In the classroom, electronics should only be used for education and a child should never be handed or parked in front of a device and left alone. Do not pacify them with a tablet. Electronics in the classroom should be part of what is going on, never the focus. (Please visit my posts under Teaching and Technology for more information about using a device in the classroom.)

Tablets as Communication
If using a tablet for communication, you may want to make it a separate device and lock it into that communication app. (See One Mobile Device or Two? For further conversation.) If you have a child with complex communication challenges, switching to using a tablet for AAC once they have found it as their best toy or their greatest addiction, trust me, that AAC app is very boring in comparison. An AAC app does not have fireworks, animation, bells, and whistles.  But it does allow for conversing: talking about the cows outside the car window, being part of the group in the classroom discussing the story they just read, sharing about their day’s experience and what they want to play outside.

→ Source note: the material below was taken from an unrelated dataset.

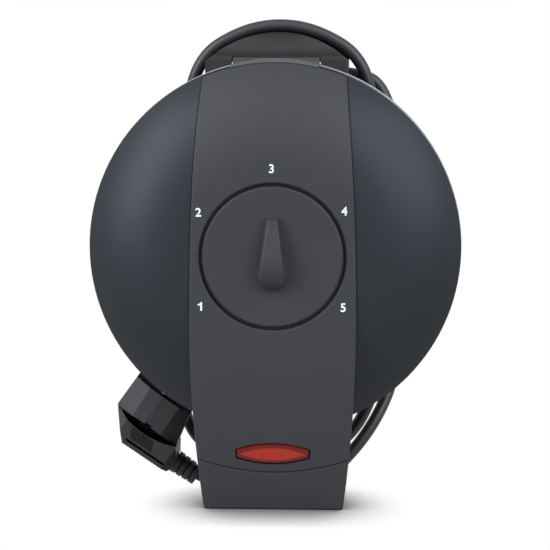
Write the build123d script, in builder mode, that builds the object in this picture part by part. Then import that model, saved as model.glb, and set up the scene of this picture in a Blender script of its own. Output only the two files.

If we use tablets correctly, using a tablet as an AAC device will be exciting and open up a whole new world.

App Lists
There are several sites that focus on apps for children with special needs. A few of my favorites are listed here but again, just because they are listed doesn’t mean they are the best apps for your child. Go back to your focus and keep that in mind when finding the apps you want to use.
  • I love Craig Smith’s work. Take some time exploring his site, “2017 iPad App Toolbox for Special Education”. His focus is on student’s with Autism but trust me, the apps discussed are not just for students on the spectrum. These are apps that are great for the classroom and in the home!
  • Bridging Apps provides a search for apps that have been reviewed for special needs users, their parents, teachers, and therapists, and learn how apps can be used to target and improve skills for various special needs users.
  • One Place for Special Needs by Dawn Villarreal has developed a guide that breaks down the best of the apps by skill set so you can easily find and buy apps that most benefit your child. She focuses on apps for kids with autism, ADHD, apraxia, learning disability, sensory issues and more. Included are apps for iPad, iPhone, iPod touch and some Android apps.
  • Kate Ahern is someone I respect and is one of my go-tos. Her listing, Life Skills apps for iOS is dated 2013, but knowing Kate, she is keeping this list updated. She has it broken down by category, i.e. Graphic Calendars/Planners, Health & Safety, Reward/Chore Charts and more.
There are more but more can become overwhelming. These lists are very thorough. If you can’t find what you want your focus to be, let me know. We can explore more together.

I hope I didn't make a poor copyright decision but this was just too dang perfect!

Make it a good experience by not making it a total experience.